I guess you could say that view of truth is that it is truth by convention. But I am not talking here about explicit truth conventions. Rather, the conventions of a natural language already set how we should understand truth.
Continuing with that comment:
I think some in the sciences fall into that category, but I think most are actually coherentists. Your previous example of the Newtonian equation F = MA taken as definitional of the factors fits the bill. Frankly, I can see the point for those who take that position.
I am not a fan of coherent theories of truth.
What can we say about mass otherwise that is not just a statement about how we categorize experience as well?
Mass is an abstraction. Whether or not mass is real does not seem to actually be important. What matters, is how we ascribe mass (or assign mass). The laws of physics tell us how to ascribe mass and some other physical quantities. By doing that they are, in effect, defining a correspondence between reality and sentences that use those physical quantities. As I see it, we cannot use the correspondence theory to decide the truth of those laws of physics, because it is those laws that actually setup a correspondence. Thus the laws of physics are prior to questions of correspondence truth relating to those physical quantities.
My preferred view is that the laws of physics are neither true nor false. We adopt those laws on pragmatic grounds, not on the basis of their truth. In effect, they become truth conventions for the truth of measurements made under those laws.

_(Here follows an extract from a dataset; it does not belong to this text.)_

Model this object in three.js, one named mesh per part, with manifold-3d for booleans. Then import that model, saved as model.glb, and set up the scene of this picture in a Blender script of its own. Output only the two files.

I don’t see many people in the deflationary camp, but I think there are some.
If the deflationary theory just says “we don’t need a theory of truth” then I don’t have any problems with that. If it says more than that, then I have failed to understand what it says.
Omphalism and truth
My views on truth are influenced by omphalism.

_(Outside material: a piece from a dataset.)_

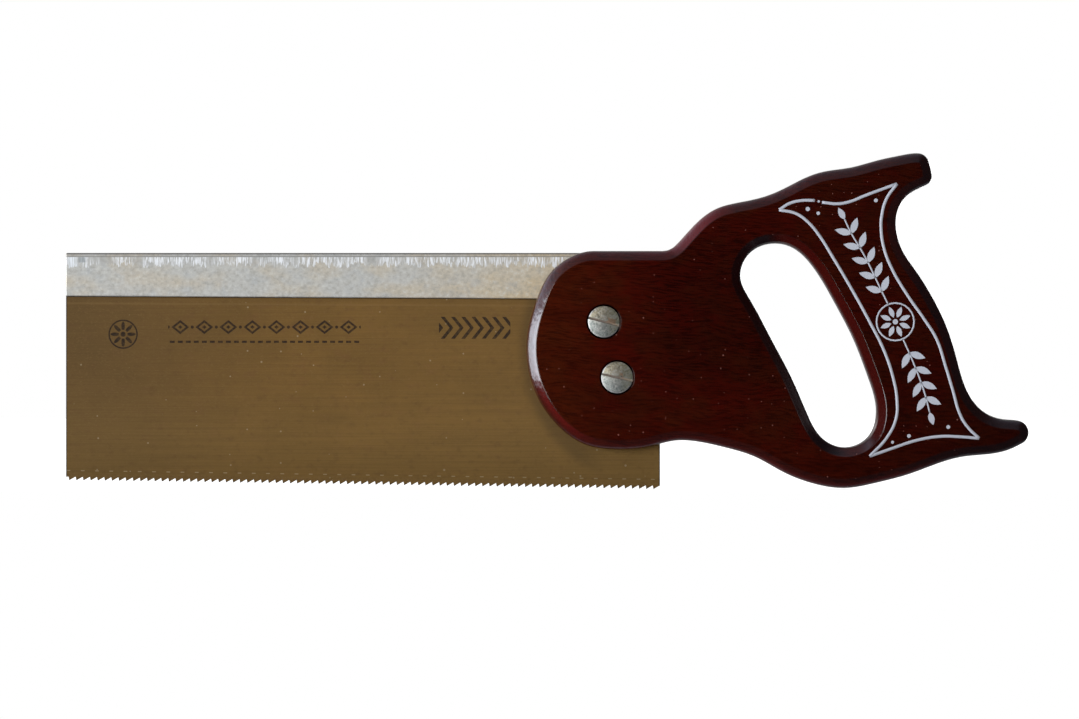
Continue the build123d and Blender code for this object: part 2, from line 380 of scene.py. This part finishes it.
# The board: its figure and pores, and the stain that went on lighter or darker in places.
sway = wood.noise((26, 40, 22), 2.0, 0.5, 3.0) * 7 + 0.07 * wood.x
along_grain = wood.add("ShaderNodeCombineXYZ", {}, {"X": wood.x, "Y": wood.y, "Z": wood.z + sway})
figure = wood.noise((40, 8, 6), 4.0, 0.6, 0.0, along_grain)
pores = wood.noise((7, 1.8, 0.55), 3.0, 0.6, 5.0, along_grain)
blotches = wood.noise((16, 16, 12), 3.0, 0.6, 12.0)
ripple = wood.noise((6, 6, 5), 2.0, 0.5, 8.0)
stain = wood.blend(blotches.rise(0.35, 0.65), rgb(56, 16, 4), rgb(60, 8, 2))
stain = wood.blend(past_heel.rise(-12, -58) * 0.6, stain, rgb(68, 24, 5))
belly = below_top.rise(68, 96) * past_heel.rise(128, 96)
stain = wood.blend(belly * 0.7, stain, rgb(74, 18, 4))
stain = wood.blend(figure.rise(0.4, 0.7) * 0.4, stain, rgb(38, 7, 2))
toward_grip = past_heel.rise(-50, 150)
stain = wood.blend(toward_grip * 0.55, stain, rgb(26, 3, 1))
heart = past_heel.band(8, 45, 24) * below_top.band(2, 42, 20)
stain = wood.blend(heart * 0.35, stain, rgb(22, 2, 1))
pore_depth = 0.5 + 0.25 * heart + 0.15 * toward_grip
stain = wood.blend(pores.rise(0.48, 0.58) * pore_depth, stain, rgb(20, 2, 1))

# The rims: painted light and shade by the way they face, lighter and redder towards the lamps and
# near black away from them. The lower horn is darker.
hole_x = wood.x - hole_start[0]
hole_z = wood.z - hole_start[1]
hole_along = hole_x * hole_heading[0] + hole_z * hole_heading[1]
hole_across = hole_z * hole_heading[0] - hole_x * hole_heading[1]
past_hole = hole_along - hole_along.larger(0).smaller(hole_length)
round_hole = past_hole.distance(hole_across).rise(hole_reach, hole_reach - 2)
hole_top = hole_along.rise(0, -14) * hole_across.rise(9, 2)
# Painted shade on the hand hole's front and top rims, near black; painted light on its back rim,
# redder.
hole_front_shade = round_hole * on_rim * hole_across.rise(-6, -12).larger(hole_top)
hole_back_light = round_hole * on_rim * hole_across.rise(2, 10)
stain = wood.blend(hole_front_shade * 0.8, stain, rgb(8, 3, 4))
stain = wood.blend(hole_back_light * 0.45, stain, rgb(72, 8, 6))
# Painted shade: the grip's rims, away from the lamps, near black.
grip_rim_shade = on_rim * (1 - round_hole) * past_heel.rise(98, 110)
stain = wood.blend(grip_rim_shade * 0.55, stain, rgb(10, 3, 3))
lower_horn = past_heel.rise(122, 158) * below_top.rise(60, 70)
stain = wood.blend(lower_horn * 0.4, stain, rgb(18, 3, 2))
# Painted light: the rims at the arm's foot lighter and redder.
arm_foot_light = past_heel.band(2, 17, 17) * below_top.rise(4, -5)
stain = wood.blend(arm_foot_light * on_rim * 0.8, stain, rgb(86, 9, 8))
# Painted light: the belly's rims lighter and redder towards their outer edge.
belly_rim_light = belly * on_rim * (1 - round_hole) * to_arris.rise(0.7, 0.2)
stain = wood.blend(belly_rim_light * 0.8, stain, rgb(82, 24, 20))
# Painted light: the rims round the lobe's lower end lighter and redder.
lobe_rim_light = past_heel.rise(-18, -45) * below_top.rise(40, 62)
lobe_rim_light = lobe_rim_light * on_rim * to_arris.rise(0.1, 0.7)
stain = wood.blend(lobe_rim_light * 0.6, stain, rgb(96, 10, 7))

# Dust in the lacquer, bare wood in the slot, and shade in the recesses of the screws.
dust = wood.specks(5.0, 0.24, 0.35).larger(wood.specks(11.0, 0.38, 0.4, 3.0)) * on_face
stain = wood.blend(dust * 0.3, stain, rgb(190, 130, 120))
slot_walls = abs(wood.y).rise(groove_half_width, groove_half_width - 0.2)
stain = wood.blend(slot_walls, stain, rgb(40, 14, 8))
recesses = 0.0
for screw in ("upper_saw_screw", "lower_saw_screw"):
    screw_x, screw_z, head_radius = head_of(screw)
    from_screw = (wood.x - screw_x).distance(wood.z - screw_z)
    recess = from_screw.rise(head_radius + recess_reach, head_radius + recess_reach - 0.35)
    stain = wood.blend(recess * 0.9, stain, rgb(8, 3, 2))
    recesses = recess + recesses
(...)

Of course, omphalism is absurd. However, it is an interesting attempt to be consistent with the evidence. On many questions of truth about the past, the omphalist will disagree with the traditional understanding. And those truth disagreements cannot be settled with evidence.
It seems that the choice between omphalism and the traditional view of the past can only be made on the basis of pragmatism. And this illustrates why science must be seen as a pragmatic endeavor, rather than a search for truth.

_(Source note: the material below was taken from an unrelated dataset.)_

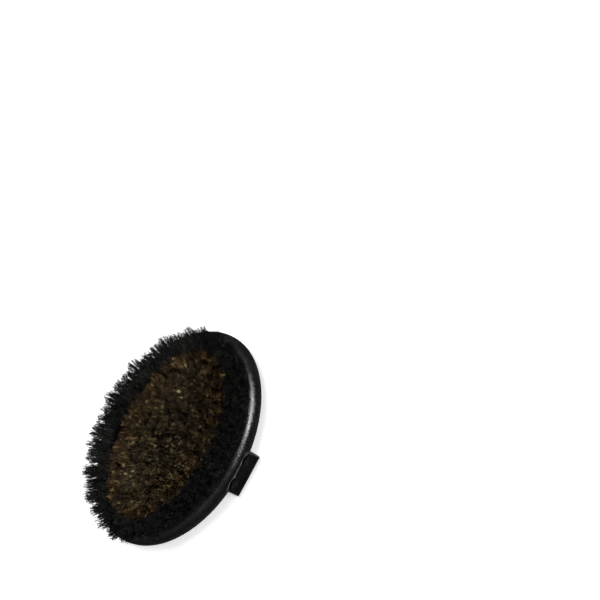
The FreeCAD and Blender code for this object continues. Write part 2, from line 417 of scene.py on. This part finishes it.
def strands(tuft, style, rng):
    """One tuft's strands, gathered in pointed locks: their paths (strand, level, xyz), their radii
    (strand, level) and their shades (strand)."""
    mouth, tip = tuft
    count, locks, levels = style["strands"], style["locks"], np.array(style["levels"])
    length = np.linalg.norm(tip - mouth)
    axis = (tip - mouth) / length
    side = np.cross(axis, (0.0, 1.0, 0.0))
    side /= np.linalg.norm(side)
    other = np.cross(axis, side)

    disc = on_disc(count, rng)
    root = disc * ROOT_RADIUS
    end, lock = tip_places(disc, style, rng)

    ragged = style["ragged"]
    tall = 1 + rng.normal(0, ragged) + rng.normal(0, ragged, locks)[lock]
    tall += rng.normal(0, ragged, count)
    reach = length * tall - np.linalg.norm(end, axis=1) ** 2 / length * style["crown"]
    trimmed = (TRIM * (tip[2] - mouth[2]) - end @ (side[2], other[2])) / axis[2]
    reach = np.minimum(reach, trimmed - np.abs(rng.normal(0, TRIM_DEPTH, count)))

    t = levels[None, :, None]
    flare = rng.uniform(*style["flare"], (count, 1, 1))
    out = root[:, None] + (end - root)[:, None] * t**flare
    out += rng.normal(0, style["crimp"], (count, len(levels), 2)) * t * (CRIMP_FADE - t)
    out[:, -1] += rng.normal(0, style["tip_curl"], (count, 2))
    rise = -EMBED + (reach + EMBED)[:, None] * levels[None]
    path = mouth + rise[..., None] * axis + out[..., :1] * side + out[..., 1:] * other
    thick = style["radius"] * rng.uniform(*RADIUS_RANGE, (count, 1))
    radius = thick * (1 - style["taper"] * levels[None] ** 2)

    lock_shade = rng.beta(*style["shade_beta"], locks)[lock]
    own_shade = rng.beta(*style["shade_beta"], count)
    shade = own_shade + (lock_shade - own_shade) * style["lock_shade"]
    shade += rng.normal(0, style["tuft_shade"])
    return path, radius, np.clip(shade, SHADE_LOWEST, SHADE_HIGHEST)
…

Much the same can be said about idealism vs. realism. The choice between the two must be made on pragmatic grounds. The disagreements cannot be settled by evidence, because idealism explains away the evidence.
For me, then, I see a world where major principles are decided on a pragmatic basis. Once widely adopted, these principles become, in effect, social conventions. Once we have those major principles, we use those to construct rules. And then we use truth to assess the adherence to rules. So we have a two-level system, with pragmatic social conventions for the major issues and rule following for the smaller issues that we get by subdividing the question.
As an example, I see heliocentrism vs. geocentrism as a pragmatic issue. One of the proposed tests of heliocentrism was the parallax of observing stars. Unfortunately, the parallax was too small for the measuring methods available at that time. But even if parallax were observed, that would only be evidence for a pragmatic judgment rather than a truth judgement.